I am caught between the Ministry and the River. Part of my job requires me to live in the world of Einsteinian block time, planning budgets for next year, scheduling meetings for next month, and pretending that I have a firm grasp on the one hundred and sixty eight hours in a week.

But the bear of very little brain in me knows that this is a grand performance. Deep down, I suspect that the stolen hour from last Sunday did not go anywhere. It is still here, tucked behind a Feynman diagram or hidden in the crumbs of a Proustian madeleine.
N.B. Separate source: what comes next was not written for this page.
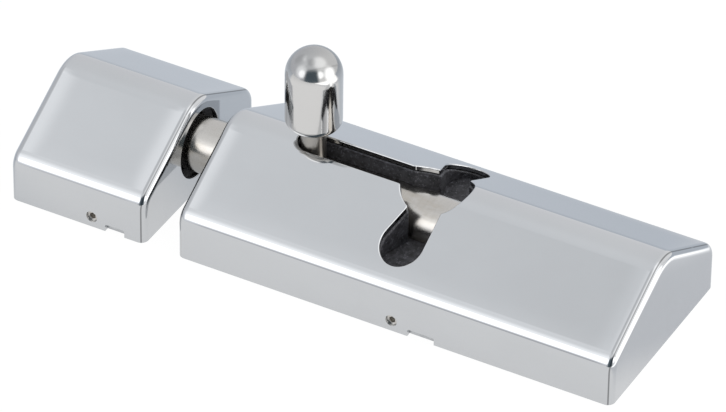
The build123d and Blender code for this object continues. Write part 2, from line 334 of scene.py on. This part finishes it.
@dataclass(frozen=True)
class Finish:
    """What every finish has: a name and a base colour, as linear red, green and blue."""

    name: str
    colour: Triple

    def material(self) -> bpy.types.Material:
        """Makes the material.

        Returns:
            The finished material.
        """
        made = bpy.data.materials.new(self.name)
        graph = Graph.emptied(made)
        shader = graph.node("ShaderNodeBsdfPrincipled", None, self.sockets(graph))
        graph.node("ShaderNodeOutputMaterial", None, {"Surface": shader.outputs[0]})
        return made

    def sockets(self, graph: Graph) -> dict[str, object]:
        """What goes into the shader's sockets.

        Args:
            graph: The material's nodes.

        Returns:
            The sockets' names with their values or links.
        """
        raise NotImplementedError

    def shade(self, strength: float) -> Triple:
        """The base colour times a strength."""
        return tuple(strength * part for part in self.colour)


@dataclass(frozen=True)
class PolishedSteel(Finish):
    """Stainless steel polished to a mirror, with a trace of the wheel and of handling."""

    roughness: float = 0.045
    haze: Noise = Noise((0.05, 0.07, 0.07), detail=3, roughness=0.6, seed=1.7)
    haze_tone: float = 0.975
    haze_tone_span: Span = (0.35, 0.7)
    haze_roughness: float = 0.03
    haze_roughness_span: Span = (0.45, 0.8)
    waves: Noise = Noise((0.12, 0.16, 0.16), detail=1, seed=8.2)
    wave_mm: float = 0.0006
    hairs: Noise = Noise((0.54, 8.1, 8.1), detail=3, seed=3.1)
    hair_mm: float = 0.00004

    def sockets(self, graph: Graph) -> dict[str, object]:
        """Mirror metal with long soft waves, hairline polishing marks and faint haze."""
        haze, waves, hairs = (graph.noise(each) for each in (self.haze, self.waves, self.hairs))
        tone = graph.mix(haze.step(*self.haze_tone_span), self.colour, self.shade(self.haze_tone))
        rougher = haze.step(*self.haze_roughness_span) * self.haze_roughness
        relief = graph.bump(waves, self.wave_mm, self.form(graph))
        return {
            "Base Color": self.marked(graph, tone),
            "Metallic": 1.0,
            "Roughness": self.roughness + rougher,
            "Normal": graph.bump(hairs, self.hair_mm, relief),
        }

    def form(self, graph: Graph) -> bpy.types.NodeSocket | None:
        """The gentle form under the polish, of which a turned piece has none."""
        return None

    def marked(self, graph: Graph, tone: bpy.types.NodeSocket) -> bpy.types.NodeSocket:
        """The tone with the piece's own marks, if it has any."""
        return tone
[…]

Perhaps the secret to a well lived life is to treat the clock with a healthy dose of scepticism. Respect the sprung forward hour enough to get to the office, but ignore it enough to realise that your most important moments will not be found on a dial.

So, as we navigate the coming holiday weeks of ‘lost time,’ I suspect I shall try to stop measuring the river quite so obsessively. I might even let the Ministry wait in the waiting-room while I misplace my pocket watch entirely. For if Einstein is right and the past and future are merely persistent illusions, then this ‘Now’, singular, wibbly-wobbly, and faintly madeleine-scented, is a far better place to be than stuck in a digital jump from one o’clock to two.

And if you see me wandering the corridors looking particularly confused, please do not check your watch. I am simply waiting for my right hemisphere to catch up with the microwave.

Until next time, Happy Reading/Being on Time!

Director’s Detritus #8

The Stolen Eleven Days: We might think our lost hour is a modern inconvenience. Imagine the confusion in 1752 when Britain finally adopted the Gregorian calendar. Upon declaring that Wednesday, September 2nd would be immediately followed by Thursday, September 14th, the populace was so enraged at the perceived theft  of eleven days that riots erupted in the streets of London with the cry: ‘Give us back our eleven days!’ It is comforting to know that the ancestors were just as easily confused by the Great Gearbox as your Director.